→ **Instruction**:
Output, please, every line from the line that holds "What OpenSCAD source" to the end, exactly as written.

→ **The data**:
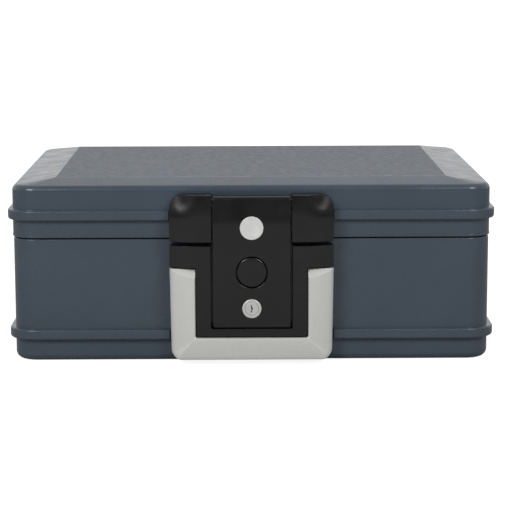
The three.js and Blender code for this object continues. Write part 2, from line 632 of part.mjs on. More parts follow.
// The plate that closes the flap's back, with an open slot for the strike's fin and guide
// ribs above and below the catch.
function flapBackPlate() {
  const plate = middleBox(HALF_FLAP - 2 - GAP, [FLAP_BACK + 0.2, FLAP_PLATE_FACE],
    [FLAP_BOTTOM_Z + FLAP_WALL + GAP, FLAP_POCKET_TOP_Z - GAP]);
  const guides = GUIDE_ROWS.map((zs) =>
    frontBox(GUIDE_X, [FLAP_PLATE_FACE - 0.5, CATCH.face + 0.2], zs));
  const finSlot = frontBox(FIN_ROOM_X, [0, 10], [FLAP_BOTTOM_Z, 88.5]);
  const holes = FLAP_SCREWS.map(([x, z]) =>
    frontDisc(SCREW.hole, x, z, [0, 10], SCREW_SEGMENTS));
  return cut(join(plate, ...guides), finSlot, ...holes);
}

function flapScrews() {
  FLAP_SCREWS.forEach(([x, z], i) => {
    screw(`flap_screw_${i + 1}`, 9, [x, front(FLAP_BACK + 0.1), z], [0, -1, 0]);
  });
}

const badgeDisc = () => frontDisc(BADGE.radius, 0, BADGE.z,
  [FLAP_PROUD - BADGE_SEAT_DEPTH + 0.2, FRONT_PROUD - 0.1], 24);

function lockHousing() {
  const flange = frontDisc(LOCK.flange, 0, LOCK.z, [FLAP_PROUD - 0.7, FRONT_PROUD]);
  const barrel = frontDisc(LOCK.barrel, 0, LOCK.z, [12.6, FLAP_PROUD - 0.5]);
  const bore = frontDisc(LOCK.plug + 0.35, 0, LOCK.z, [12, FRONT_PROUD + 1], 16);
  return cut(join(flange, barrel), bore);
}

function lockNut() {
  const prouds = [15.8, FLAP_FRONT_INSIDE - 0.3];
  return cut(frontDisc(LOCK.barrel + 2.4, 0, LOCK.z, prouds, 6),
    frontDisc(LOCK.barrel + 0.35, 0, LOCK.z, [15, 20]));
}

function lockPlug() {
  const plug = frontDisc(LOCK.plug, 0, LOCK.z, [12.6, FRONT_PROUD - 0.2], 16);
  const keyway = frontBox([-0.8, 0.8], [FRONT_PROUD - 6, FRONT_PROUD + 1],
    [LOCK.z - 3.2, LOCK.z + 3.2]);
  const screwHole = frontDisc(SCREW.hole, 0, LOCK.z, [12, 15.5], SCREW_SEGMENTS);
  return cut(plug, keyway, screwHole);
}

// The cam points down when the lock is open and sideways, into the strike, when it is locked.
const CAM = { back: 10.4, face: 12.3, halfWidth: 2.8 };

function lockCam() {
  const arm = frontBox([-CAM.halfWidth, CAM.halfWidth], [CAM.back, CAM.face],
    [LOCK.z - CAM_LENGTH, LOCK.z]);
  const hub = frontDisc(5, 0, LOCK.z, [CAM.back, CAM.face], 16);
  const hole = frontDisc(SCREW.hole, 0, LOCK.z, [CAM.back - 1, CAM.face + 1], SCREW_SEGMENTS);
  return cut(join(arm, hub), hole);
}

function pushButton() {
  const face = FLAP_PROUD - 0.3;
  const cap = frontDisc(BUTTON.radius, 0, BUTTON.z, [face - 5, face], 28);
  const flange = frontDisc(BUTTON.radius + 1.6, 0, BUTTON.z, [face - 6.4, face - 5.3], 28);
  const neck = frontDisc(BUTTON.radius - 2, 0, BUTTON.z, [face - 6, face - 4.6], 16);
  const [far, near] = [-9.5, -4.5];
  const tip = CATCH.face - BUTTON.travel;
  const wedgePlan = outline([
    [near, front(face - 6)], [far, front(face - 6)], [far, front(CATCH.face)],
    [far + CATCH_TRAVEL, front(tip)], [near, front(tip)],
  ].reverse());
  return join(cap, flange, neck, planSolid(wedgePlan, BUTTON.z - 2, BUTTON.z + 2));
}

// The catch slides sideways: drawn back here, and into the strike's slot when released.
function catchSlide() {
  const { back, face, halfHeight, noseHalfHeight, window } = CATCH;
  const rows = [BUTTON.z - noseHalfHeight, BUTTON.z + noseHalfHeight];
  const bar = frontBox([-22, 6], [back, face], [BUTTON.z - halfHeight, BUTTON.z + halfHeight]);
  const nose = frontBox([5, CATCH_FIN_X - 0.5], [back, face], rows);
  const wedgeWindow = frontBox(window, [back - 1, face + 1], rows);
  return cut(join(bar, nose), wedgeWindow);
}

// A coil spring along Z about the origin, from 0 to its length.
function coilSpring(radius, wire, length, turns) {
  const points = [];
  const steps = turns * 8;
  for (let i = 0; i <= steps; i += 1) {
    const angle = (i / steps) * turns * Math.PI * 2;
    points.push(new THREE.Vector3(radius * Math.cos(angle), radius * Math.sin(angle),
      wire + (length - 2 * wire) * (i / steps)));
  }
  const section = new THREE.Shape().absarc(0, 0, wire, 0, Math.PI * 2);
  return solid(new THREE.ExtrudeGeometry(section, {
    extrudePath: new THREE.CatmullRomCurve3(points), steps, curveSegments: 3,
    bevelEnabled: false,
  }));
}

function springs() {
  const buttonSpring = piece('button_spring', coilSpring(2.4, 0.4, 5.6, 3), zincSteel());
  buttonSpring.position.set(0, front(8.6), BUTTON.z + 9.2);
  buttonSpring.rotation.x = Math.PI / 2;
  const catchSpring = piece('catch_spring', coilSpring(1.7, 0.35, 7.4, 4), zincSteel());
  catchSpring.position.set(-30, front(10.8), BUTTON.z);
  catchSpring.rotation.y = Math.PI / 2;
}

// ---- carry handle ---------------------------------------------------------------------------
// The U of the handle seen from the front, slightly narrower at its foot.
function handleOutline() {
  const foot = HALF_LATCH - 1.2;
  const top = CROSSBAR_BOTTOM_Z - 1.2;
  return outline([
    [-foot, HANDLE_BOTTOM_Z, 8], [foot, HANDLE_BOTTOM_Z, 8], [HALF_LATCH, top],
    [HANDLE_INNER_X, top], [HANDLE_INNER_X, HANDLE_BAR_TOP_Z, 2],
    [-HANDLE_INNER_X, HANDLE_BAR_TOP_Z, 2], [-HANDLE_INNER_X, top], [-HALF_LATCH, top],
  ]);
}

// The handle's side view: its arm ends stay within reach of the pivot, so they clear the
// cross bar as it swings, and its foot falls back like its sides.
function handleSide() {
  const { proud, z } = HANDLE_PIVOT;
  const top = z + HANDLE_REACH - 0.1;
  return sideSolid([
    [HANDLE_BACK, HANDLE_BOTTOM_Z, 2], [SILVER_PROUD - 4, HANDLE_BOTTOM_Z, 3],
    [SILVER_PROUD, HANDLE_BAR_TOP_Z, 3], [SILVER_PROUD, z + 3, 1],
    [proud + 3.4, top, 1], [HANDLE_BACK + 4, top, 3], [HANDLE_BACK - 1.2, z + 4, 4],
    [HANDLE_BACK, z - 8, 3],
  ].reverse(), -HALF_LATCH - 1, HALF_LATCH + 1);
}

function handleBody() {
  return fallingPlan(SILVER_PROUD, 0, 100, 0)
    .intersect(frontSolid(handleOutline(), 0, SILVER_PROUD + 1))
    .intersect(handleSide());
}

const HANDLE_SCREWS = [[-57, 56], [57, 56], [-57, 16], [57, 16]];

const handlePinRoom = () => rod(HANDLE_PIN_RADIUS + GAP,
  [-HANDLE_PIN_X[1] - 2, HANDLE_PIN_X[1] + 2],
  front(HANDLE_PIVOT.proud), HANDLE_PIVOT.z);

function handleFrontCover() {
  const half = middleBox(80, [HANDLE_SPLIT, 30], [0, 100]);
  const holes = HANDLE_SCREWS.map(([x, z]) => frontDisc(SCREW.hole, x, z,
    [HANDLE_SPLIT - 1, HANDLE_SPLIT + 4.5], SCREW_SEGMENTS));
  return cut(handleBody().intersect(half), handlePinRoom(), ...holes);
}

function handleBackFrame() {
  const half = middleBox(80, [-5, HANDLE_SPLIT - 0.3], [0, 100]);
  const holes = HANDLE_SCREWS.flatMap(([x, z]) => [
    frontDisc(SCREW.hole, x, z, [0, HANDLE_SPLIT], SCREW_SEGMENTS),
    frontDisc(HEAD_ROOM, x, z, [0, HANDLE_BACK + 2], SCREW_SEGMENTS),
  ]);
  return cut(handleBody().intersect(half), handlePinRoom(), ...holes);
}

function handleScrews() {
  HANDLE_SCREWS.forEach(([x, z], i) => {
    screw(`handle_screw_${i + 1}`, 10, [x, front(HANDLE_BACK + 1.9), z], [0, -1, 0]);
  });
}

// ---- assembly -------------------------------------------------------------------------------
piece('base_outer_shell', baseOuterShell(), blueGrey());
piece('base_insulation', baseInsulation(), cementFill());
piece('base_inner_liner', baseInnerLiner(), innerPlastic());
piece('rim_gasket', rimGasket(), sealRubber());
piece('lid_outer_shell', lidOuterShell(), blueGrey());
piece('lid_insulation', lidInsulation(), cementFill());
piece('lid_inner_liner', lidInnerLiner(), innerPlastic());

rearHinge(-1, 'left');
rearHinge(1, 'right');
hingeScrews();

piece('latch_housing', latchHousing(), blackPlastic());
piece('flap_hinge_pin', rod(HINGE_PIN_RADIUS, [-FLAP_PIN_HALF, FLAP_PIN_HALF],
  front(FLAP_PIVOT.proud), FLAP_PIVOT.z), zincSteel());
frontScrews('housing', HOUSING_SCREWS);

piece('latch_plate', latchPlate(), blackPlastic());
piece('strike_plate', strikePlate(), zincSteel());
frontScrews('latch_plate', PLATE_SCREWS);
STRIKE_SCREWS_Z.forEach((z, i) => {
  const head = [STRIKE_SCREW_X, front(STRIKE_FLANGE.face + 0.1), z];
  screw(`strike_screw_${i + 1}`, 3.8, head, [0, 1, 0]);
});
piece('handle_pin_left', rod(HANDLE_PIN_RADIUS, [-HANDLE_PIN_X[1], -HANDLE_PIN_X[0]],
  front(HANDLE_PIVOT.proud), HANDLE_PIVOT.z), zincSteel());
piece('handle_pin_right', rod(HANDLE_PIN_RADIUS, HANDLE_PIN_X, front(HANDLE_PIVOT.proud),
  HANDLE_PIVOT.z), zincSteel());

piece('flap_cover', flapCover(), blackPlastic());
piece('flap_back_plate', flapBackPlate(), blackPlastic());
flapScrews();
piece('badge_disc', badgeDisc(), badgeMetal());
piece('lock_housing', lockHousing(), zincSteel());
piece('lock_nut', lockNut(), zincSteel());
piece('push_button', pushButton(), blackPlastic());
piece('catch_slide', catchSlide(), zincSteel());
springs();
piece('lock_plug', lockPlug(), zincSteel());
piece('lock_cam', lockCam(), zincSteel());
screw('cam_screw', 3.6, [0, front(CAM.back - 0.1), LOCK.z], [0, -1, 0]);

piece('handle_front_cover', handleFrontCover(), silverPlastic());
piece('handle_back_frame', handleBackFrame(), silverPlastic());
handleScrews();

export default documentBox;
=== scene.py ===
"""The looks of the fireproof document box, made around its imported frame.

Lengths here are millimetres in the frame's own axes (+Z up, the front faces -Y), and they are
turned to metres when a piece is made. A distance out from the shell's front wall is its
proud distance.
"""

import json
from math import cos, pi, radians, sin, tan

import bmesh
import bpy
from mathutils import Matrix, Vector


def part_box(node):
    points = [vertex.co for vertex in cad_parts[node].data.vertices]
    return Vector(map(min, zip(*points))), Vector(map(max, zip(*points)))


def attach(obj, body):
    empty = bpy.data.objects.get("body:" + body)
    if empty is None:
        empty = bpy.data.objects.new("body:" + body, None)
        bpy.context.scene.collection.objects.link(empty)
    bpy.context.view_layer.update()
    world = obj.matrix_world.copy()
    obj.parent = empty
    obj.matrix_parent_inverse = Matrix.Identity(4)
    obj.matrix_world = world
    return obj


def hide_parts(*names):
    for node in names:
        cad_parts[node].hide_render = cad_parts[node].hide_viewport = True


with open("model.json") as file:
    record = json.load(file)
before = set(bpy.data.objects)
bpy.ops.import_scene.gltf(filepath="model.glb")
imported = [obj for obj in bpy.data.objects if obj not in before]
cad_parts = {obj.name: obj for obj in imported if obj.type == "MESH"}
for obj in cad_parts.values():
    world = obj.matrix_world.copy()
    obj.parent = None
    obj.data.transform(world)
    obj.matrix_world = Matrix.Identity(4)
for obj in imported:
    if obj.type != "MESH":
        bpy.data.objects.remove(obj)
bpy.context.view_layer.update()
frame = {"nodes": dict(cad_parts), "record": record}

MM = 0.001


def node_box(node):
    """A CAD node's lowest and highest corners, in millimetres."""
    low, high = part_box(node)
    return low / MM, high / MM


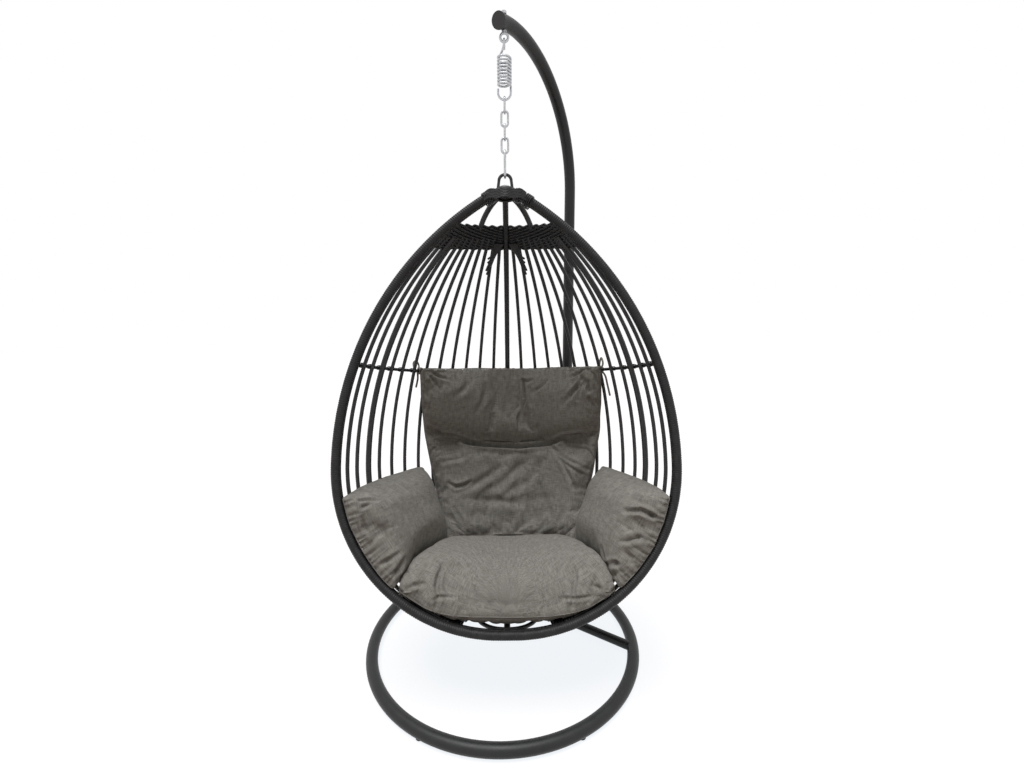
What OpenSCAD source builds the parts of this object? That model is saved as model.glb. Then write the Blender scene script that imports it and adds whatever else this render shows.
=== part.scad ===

→ **Final result**:
What OpenSCAD source builds the parts of this object? That model is saved as model.glb. Then write the Blender scene script that imports it and adds whatever else this render shows.
=== part.scad ===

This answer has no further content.